Question 1: Read the case below to answer the questions that follow.
Consider the following transaction. Cummins, a Columbus, Indiana based engine
manufacturing company, has just finalized the sale of truck engines worth 29,050,000 to the
Indian automobile company Tata Motors.
The sales contract calls for Tata Motors to pay the full amount of the contract in Indian
Rupees 6 months from now. As CFO at Cummins you must advise the CEO of an appropriate
hedging strategy.
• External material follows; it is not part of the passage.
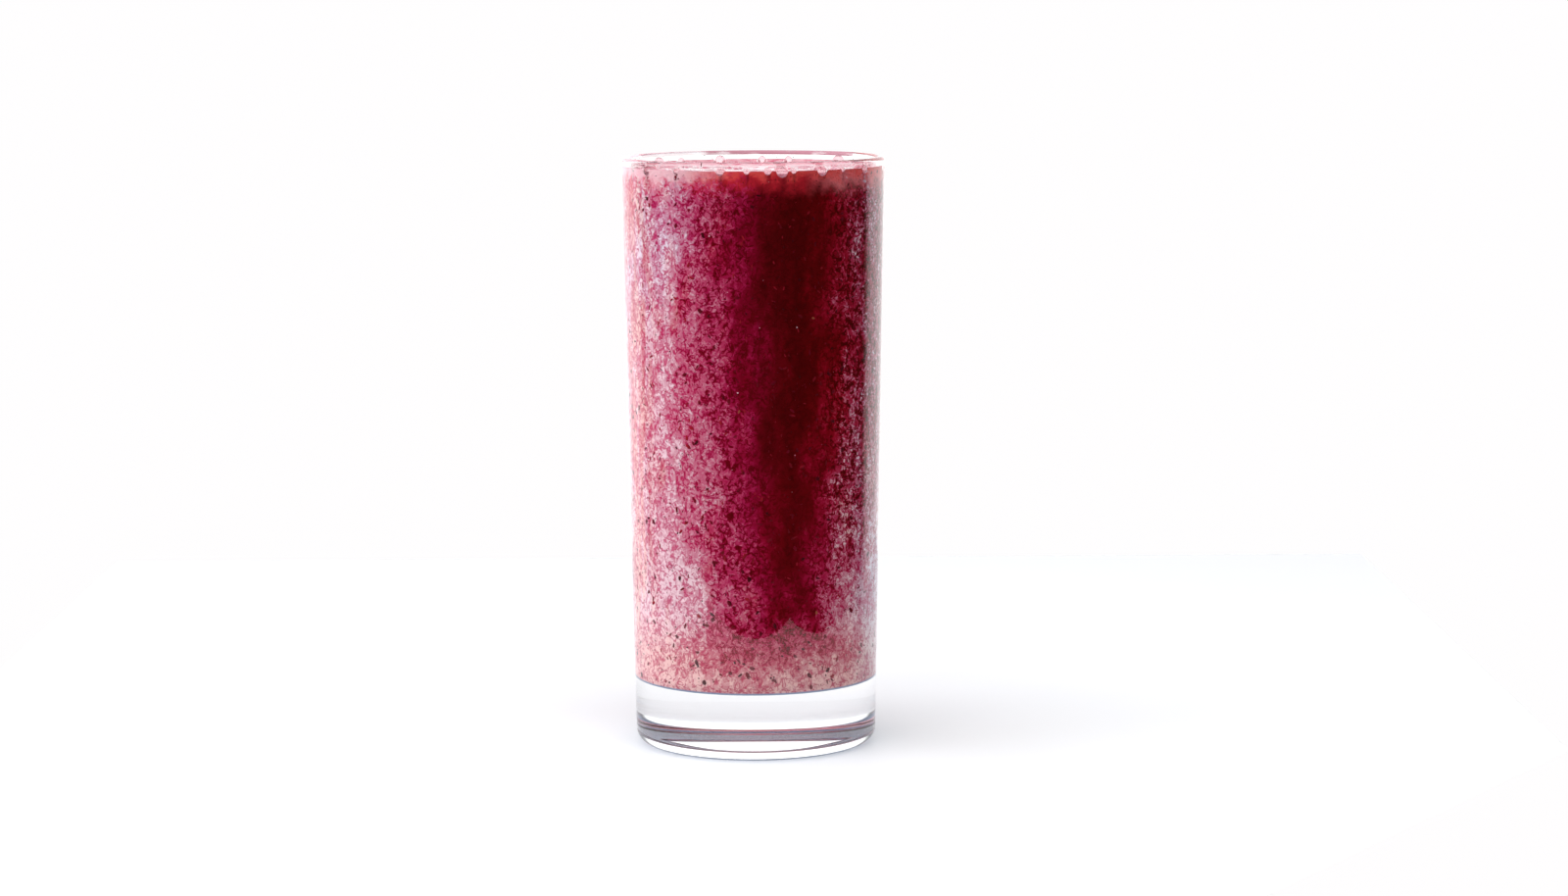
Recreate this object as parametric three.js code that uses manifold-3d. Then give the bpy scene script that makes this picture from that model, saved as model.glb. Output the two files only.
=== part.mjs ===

You have three alternatives:
1. Remain unhedged;
2. Forward hedge; or
3. Money market hedge
Additional Information:
Forward Market: The attached WSJ exchange rate table gives the following information.
U.S. $ Equivalent
Indian Rupee
Todays Spot rate 80/$
6-month forward 86/$
Money Market: You have contacted Cummins lead bank and they have offered you the
following information regarding interest rates:
1. Indian borrowing interest rate: 10% per year
2. Indian investment interest rate: 6% per year
3. US borrowing interest rate: 5% per year
4. US investment interest rate: 3% per year
5. Cummins internal cost of capital is 2% per year
Key additional information: Your investment advisor predicts that the 6 month spot rate will be
88/$
Evaluate the hedging alternatives (unhedged; forward market; money market) for your firm and
order them from most to least attractive as financial strategies. Justify your ordering with
reference to calculated proceeds as well as the risks and benefits of the alternatives. Make
sure you compare the earnings of the firm for each alternative to the other alternatives when
you order the strategies. Show ALL calculations and steps performed in your evaluation of the
alternatives. (You may round numbers to the nearest decimal point).